On March 4, 18 United States senators sent the Food and Drug Administration a letter urging it to remove its longstanding ban on blood donations from gay men. Iowa Senator Tom Harkin joined 16 other Democrats and Vermont Independent Bernie Sanders in signing the letter, in which they noted that “prospective donors who have engaged in heterosexual sexual activity with a person known to have HIV are deferred for one year. At the same time, male donors who engaged in protected homosexual sexual activity with a monogamous partner 26 years ago are deferred for life.”
In the early 1980s, very little was known about HIV or the syndrome to which it is a precursor, AIDS. The scientific community initially referred to AIDS as “gay-related immune deficiency” – GRID for short – after the Centers for Disease Control and Prevention identified its symptoms in five gay Los Angeles men in 1981. A year later, the CDC renamed the syndrome AIDS after it was discovered in a number of heterosexual Haitian immigrants, hemophiliacs, and heroin users. Still, HIV-AIDS was commonly perceived to be a gay man’s affliction, and in 1983 the FDA instituted a lifetime blood donation ban on any man who’d had sex with another man since 1977.
In the years to follow, the scientific community has learned a great deal more about HIV-AIDS and has improved its blood testing procedures dramatically. Recently, several prominent medical organizations – among them the American Red Cross, America’s Blood Centers, and the American Medical Association’s Council on Science and Public Health – have made the FDA aware that its ban does not stand up to medical and scientific scrutiny. Even so, in a statement of dubious accuracy earlier this month, the FDA told the Associated Press that “while FDA appreciates concerns about perceived discrimination, our decision to maintain the deferral policy is based on current science and data and does not give weight to a donor’s sexual orientation.”

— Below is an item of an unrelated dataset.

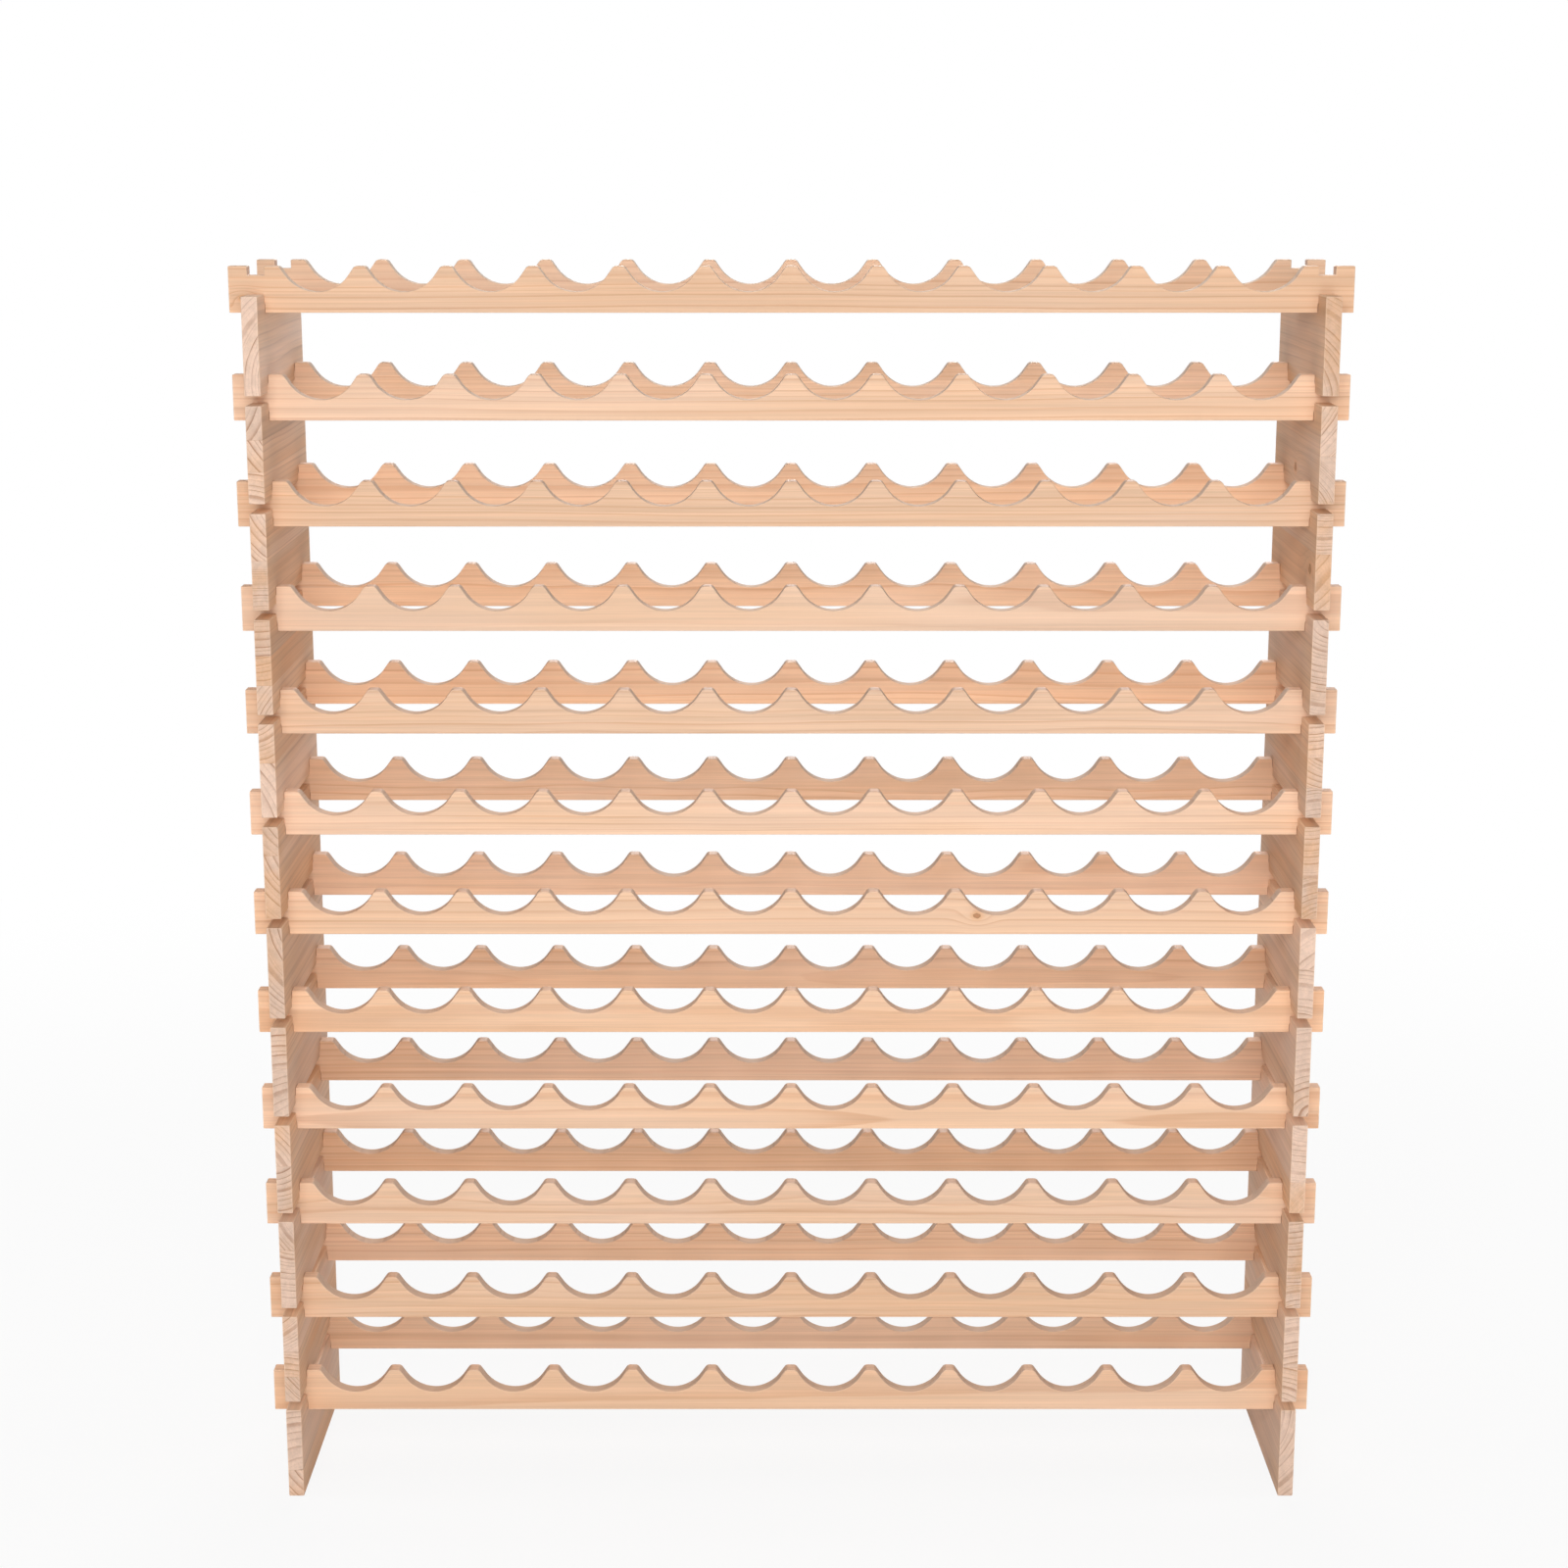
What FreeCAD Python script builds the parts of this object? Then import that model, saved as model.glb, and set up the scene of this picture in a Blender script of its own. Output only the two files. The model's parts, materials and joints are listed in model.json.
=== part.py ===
import FreeCAD, Part
import math
import os

# Knock-down pine wine rack for Bordeaux bottles, in millimetres.
#
# Each tier is a front rail and a rear rail, cut with a row of cradles that the
# bottles lie in.  Side boards stand between the tiers and cross-lap the rails:
# a notch in the rail's edge takes the board and a slot in the board's edge
# takes the rail, so the rack goes together with no fasteners.  The two boards
# under the lowest tier are taller and are the legs.
#
# +X runs along the rails, the front faces -Y and +Z is up.  The origin is on
# the floor, at the middle of the rack's footprint.

# How many
tiers = 12
bottles_per_tier = 12

# The bottle and the cradle that it lies in
bottle_diameter = 76.0
cradle_clearance = 2.0
cradle_depth = 26.5
flank_angle = math.radians(55.0)
peak_land = 11.2
peak_round = 5.0

# Rails
rail_height = 48.0
rail_thickness = 17.0
rail_ear = 20.0
rail_land = 15.5

# Side boards
board_thickness = 17.0
board_depth = 280.0
rail_setback = 45.0

# Cross-lap joints
rail_notch_depth = 9.5
board_slot_depth = 9.5
joint_clearance = 0.25

# Heights
tier_pitch = 112.0
floor_clearance = 85.0

# Worked out from the values above
cradle_radius = bottle_diameter / 2 + cradle_clearance
arc_half_width = cradle_radius * math.sin(flank_angle)
arc_rise = cradle_radius * (1 - math.cos(flank_angle))
mouth_half_width = arc_half_width + (cradle_depth - arc_rise) / math.tan(flank_angle)
bottle_pitch = 2 * mouth_half_width + peak_land
cradles_width = bottles_per_tier * bottle_pitch - peak_land
rail_notch_width = board_thickness + 2 * joint_clearance
board_slot_width = rail_thickness + 2 * joint_clearance
rail_length = cradles_width + 2 * (rail_land + rail_notch_width + rail_ear)
lap = rail_notch_depth + board_slot_depth
board_centre_x = rail_length / 2 - rail_ear - rail_notch_width / 2
front_rail_y = -board_depth / 2 + rail_setback
rear_rail_y = board_depth / 2 - rail_setback - rail_thickness


class Outline:
    """A closed outline in an upright X-Z plane, drawn edge by edge."""

    def __init__(self, x, y, z):
        self.y = y
        self.start = FreeCAD.Vector(x, y, z)
        self.here = self.start
        self.edges = []

    def line_to(self, x, z):
        """Draw a straight edge to the next corner."""
        there = FreeCAD.Vector(x, self.y, z)
        self.edges.append(Part.LineSegment(self.here, there).toShape())
        self.here = there

    def arc_to(self, through_x, through_z, x, z):
        """Draw a round edge through one point to another."""
        through = FreeCAD.Vector(through_x, self.y, through_z)
        there = FreeCAD.Vector(x, self.y, z)
        self.edges.append(Part.Arc(self.here, through, there).toShape())
        self.here = there

    def solid(self, thickness):
        """Close the outline and give it a thickness towards +Y."""
        self.line_to(self.start.x, self.start.z)
        face = Part.Face(Part.Wire(self.edges))
        return face.extrude(FreeCAD.Vector(0, thickness, 0))


def draw_notch(outline, from_x, to_x, edge_z, floor_z):
    """Step into the rail's edge at from_x and out again at to_x."""
    outline.line_to(from_x, edge_z)
    outline.line_to(from_x, floor_z)
    outline.line_to(to_x, floor_z)
    outline.line_to(to_x, edge_z)


def draw_cradle(outline, centre_x, top_z):
    """Draw one cradle from its left peak, down, and up to its right peak."""
    half_turn = flank_angle / 2
    round_run = peak_round * math.tan(half_turn)
    lip_x = mouth_half_width + round_run
    crown_x = lip_x - peak_round * math.sin(half_turn)
    crown_z = top_z - peak_round * (1 - math.cos(half_turn))
    flank_top_x = mouth_half_width - round_run * math.cos(flank_angle)
    flank_top_z = top_z - round_run * math.sin(flank_angle)
    bottom_z = top_z - cradle_depth
    arc_end_z = bottom_z + arc_rise

    outline.line_to(centre_x - lip_x, top_z)
    outline.arc_to(centre_x - crown_x, crown_z, centre_x - flank_top_x, flank_top_z)
    outline.line_to(centre_x - arc_half_width, arc_end_z)
    outline.arc_to(centre_x, bottom_z, centre_x + arc_half_width, arc_end_z)
    outline.line_to(centre_x + flank_top_x, flank_top_z)
    outline.arc_to(centre_x + crown_x, crown_z, centre_x + lip_x, top_z)


def make_rail(front_y, bottom_z):
    """Make one rail: a notch in both edges near each end, cradles between."""
    end_x = rail_length / 2
    notch_outer_x = end_x - rail_ear
    notch_inner_x = notch_outer_x - rail_notch_width
    top_z = bottom_z + rail_height
    top_notch_z = top_z - rail_notch_depth
    bottom_notch_z = bottom_z + rail_notch_depth

    outline = Outline(end_x, front_y, bottom_z)
    draw_notch(outline, notch_outer_x, notch_inner_x, bottom_z, bottom_notch_z)
    draw_notch(outline, -notch_inner_x, -notch_outer_x, bottom_z, bottom_notch_z)
    outline.line_to(-end_x, bottom_z)
    outline.line_to(-end_x, top_z)
    draw_notch(outline, -notch_outer_x, -notch_inner_x, top_z, top_notch_z)
    for number in range(bottles_per_tier):
        centre_x = (number - (bottles_per_tier - 1) / 2) * bottle_pitch
        draw_cradle(outline, centre_x, top_z)
    draw_notch(outline, notch_inner_x, notch_outer_x, top_z, top_notch_z)
    outline.line_to(end_x, top_z)
    return outline.solid(rail_thickness)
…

Massachusetts Senator John Kerry, speaking to the AP for the same article, likened his new fight to legislation he supported and helped pass that nixed the travel and immigration bans on HIV-positive individuals last year. “Not a single piece of scientific evidence supports the ban,” he told the AP. Republicans have yet to join the senators’ cause, but gay rights advocates are hopeful that President Obama’s stated commitment to fighting against LGBT discrimination will help advance this and other issues.